=== What this task involves ===
Output a verbatim copy of the data, cut off after the line that contains "sheen: Colour = field(default=BLUISH, kw_only=True)".

=== Raw data ===
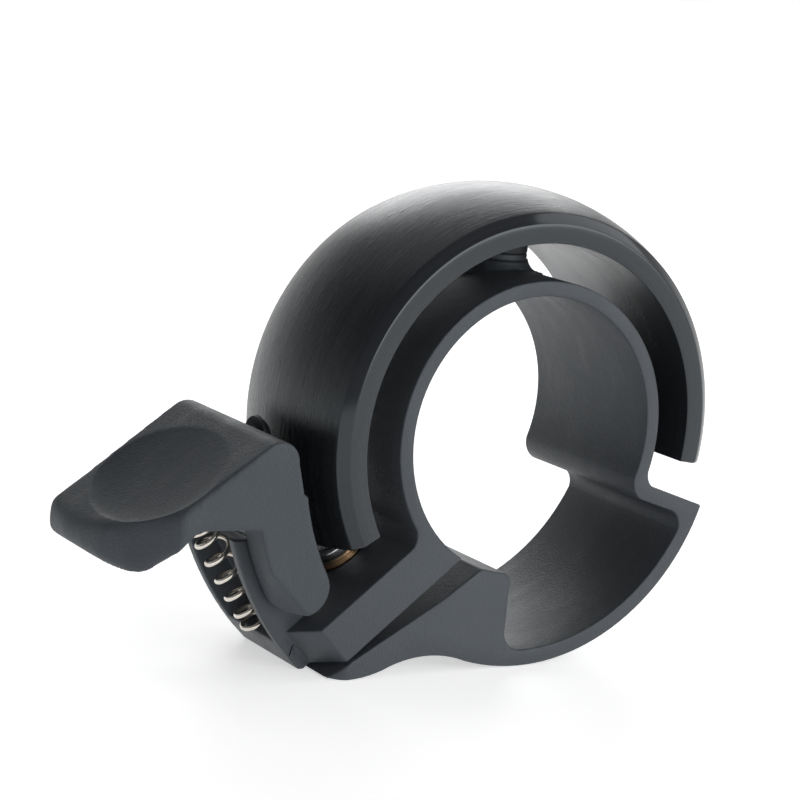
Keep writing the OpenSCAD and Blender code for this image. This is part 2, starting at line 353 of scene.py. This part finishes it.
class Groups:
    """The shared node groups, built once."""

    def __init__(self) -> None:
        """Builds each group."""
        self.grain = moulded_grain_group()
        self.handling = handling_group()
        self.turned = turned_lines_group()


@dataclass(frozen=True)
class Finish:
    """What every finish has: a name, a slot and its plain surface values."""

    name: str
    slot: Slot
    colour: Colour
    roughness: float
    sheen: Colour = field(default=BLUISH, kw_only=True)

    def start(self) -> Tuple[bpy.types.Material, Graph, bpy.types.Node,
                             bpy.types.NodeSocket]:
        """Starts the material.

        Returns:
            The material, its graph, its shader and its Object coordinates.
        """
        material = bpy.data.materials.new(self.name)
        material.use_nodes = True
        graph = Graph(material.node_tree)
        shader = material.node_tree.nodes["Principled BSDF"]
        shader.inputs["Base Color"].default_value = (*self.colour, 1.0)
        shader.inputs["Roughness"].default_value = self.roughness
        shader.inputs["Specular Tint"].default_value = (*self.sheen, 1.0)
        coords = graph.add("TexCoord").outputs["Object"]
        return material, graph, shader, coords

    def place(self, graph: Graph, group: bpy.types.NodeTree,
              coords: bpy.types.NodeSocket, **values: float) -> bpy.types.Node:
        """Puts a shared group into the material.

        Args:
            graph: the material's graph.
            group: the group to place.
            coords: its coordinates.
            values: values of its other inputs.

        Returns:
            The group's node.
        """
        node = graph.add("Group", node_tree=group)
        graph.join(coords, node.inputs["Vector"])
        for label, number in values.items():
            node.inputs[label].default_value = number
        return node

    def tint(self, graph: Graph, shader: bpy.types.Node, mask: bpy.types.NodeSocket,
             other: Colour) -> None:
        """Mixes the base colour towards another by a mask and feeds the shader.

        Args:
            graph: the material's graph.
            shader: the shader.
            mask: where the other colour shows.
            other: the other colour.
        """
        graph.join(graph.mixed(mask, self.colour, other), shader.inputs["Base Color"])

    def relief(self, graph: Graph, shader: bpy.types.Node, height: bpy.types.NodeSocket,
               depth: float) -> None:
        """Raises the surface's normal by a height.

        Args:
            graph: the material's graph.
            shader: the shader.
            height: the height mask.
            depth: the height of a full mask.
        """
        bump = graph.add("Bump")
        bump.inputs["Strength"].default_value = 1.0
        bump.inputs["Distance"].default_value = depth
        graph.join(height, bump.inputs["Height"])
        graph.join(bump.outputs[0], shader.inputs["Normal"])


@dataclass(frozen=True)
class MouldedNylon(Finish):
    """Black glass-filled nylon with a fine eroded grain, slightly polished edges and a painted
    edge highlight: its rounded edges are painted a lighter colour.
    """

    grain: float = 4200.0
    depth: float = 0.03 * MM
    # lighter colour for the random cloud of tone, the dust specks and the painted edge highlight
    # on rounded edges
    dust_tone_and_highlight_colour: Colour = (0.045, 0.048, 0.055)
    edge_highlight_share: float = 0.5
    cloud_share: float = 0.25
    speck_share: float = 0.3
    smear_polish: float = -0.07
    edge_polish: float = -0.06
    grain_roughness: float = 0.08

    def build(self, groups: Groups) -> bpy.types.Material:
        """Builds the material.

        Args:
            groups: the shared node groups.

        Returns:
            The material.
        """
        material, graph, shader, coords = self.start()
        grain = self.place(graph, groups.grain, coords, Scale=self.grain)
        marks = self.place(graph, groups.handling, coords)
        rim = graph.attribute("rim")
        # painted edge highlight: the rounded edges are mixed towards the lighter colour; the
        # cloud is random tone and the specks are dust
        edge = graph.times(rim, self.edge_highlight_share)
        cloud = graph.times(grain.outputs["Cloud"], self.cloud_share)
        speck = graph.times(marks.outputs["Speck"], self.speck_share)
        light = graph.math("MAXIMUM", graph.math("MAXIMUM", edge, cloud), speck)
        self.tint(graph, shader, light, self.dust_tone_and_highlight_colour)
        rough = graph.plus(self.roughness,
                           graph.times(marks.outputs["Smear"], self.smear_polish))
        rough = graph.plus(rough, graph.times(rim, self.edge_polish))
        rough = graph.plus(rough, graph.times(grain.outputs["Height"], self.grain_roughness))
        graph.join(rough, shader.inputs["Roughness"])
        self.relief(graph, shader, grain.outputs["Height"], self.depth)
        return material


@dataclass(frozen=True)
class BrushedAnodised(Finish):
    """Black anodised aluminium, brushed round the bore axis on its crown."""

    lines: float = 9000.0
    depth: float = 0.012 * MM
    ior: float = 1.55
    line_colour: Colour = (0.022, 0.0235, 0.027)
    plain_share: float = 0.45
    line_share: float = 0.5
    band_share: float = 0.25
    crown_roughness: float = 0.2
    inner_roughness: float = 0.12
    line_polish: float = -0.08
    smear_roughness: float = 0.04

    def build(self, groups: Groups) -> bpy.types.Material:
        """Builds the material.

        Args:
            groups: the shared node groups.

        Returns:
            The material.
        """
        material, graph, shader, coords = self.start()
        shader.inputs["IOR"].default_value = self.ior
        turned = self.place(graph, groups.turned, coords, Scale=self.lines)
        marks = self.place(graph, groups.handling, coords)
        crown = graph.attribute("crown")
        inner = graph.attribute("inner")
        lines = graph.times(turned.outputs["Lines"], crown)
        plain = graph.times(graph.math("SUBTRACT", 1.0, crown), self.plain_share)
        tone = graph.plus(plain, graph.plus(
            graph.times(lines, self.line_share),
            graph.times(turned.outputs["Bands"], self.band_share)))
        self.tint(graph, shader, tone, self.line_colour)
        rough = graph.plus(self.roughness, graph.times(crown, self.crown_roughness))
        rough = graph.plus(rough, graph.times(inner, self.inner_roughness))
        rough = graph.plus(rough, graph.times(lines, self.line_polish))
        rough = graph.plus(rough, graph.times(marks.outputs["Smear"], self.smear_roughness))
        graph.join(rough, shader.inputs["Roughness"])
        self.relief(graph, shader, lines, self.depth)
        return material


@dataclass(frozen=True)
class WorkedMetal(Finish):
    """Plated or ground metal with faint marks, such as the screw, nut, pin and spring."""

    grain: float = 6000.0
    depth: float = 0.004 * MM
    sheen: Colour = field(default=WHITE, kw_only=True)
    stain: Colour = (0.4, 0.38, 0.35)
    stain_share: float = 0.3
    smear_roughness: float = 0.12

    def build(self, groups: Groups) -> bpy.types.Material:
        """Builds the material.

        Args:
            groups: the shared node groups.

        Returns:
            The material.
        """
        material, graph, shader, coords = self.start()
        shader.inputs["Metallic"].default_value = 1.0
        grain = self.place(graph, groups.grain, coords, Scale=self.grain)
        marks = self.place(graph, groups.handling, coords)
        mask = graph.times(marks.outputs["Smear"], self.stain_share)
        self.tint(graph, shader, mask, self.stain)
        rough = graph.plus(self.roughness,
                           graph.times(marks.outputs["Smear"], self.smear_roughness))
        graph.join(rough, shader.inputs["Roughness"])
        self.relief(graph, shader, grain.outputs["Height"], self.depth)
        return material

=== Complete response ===
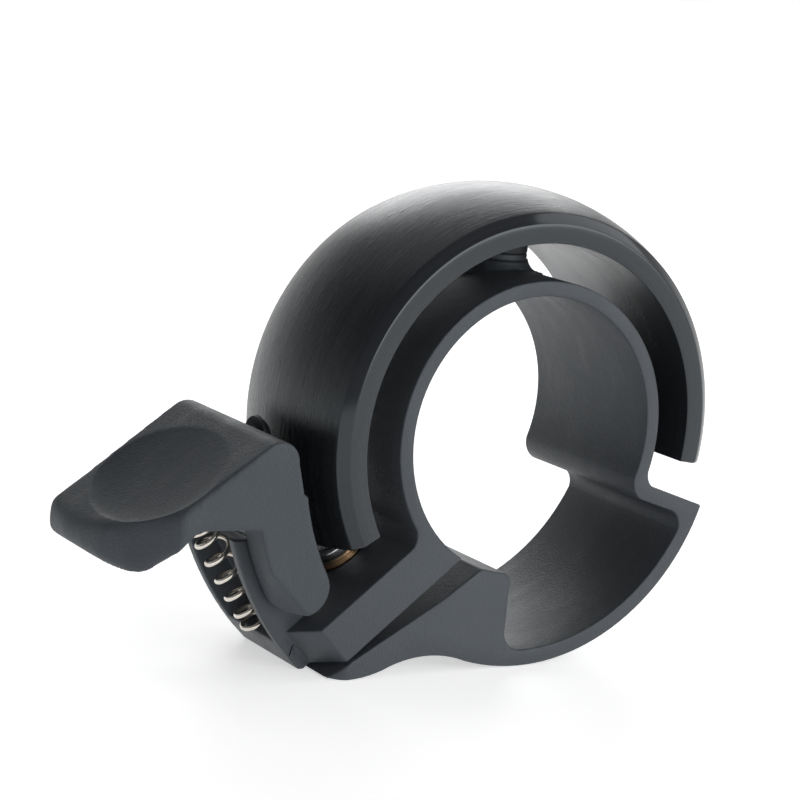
Keep writing the OpenSCAD and Blender code for this image. This is part 2, starting at line 353 of scene.py. This part finishes it.
class Groups:
    """The shared node groups, built once."""

    def __init__(self) -> None:
        """Builds each group."""
        self.grain = moulded_grain_group()
        self.handling = handling_group()
        self.turned = turned_lines_group()


@dataclass(frozen=True)
class Finish:
    """What every finish has: a name, a slot and its plain surface values."""

    name: str
    slot: Slot
    colour: Colour
    roughness: float
    sheen: Colour = field(default=BLUISH, kw_only=True)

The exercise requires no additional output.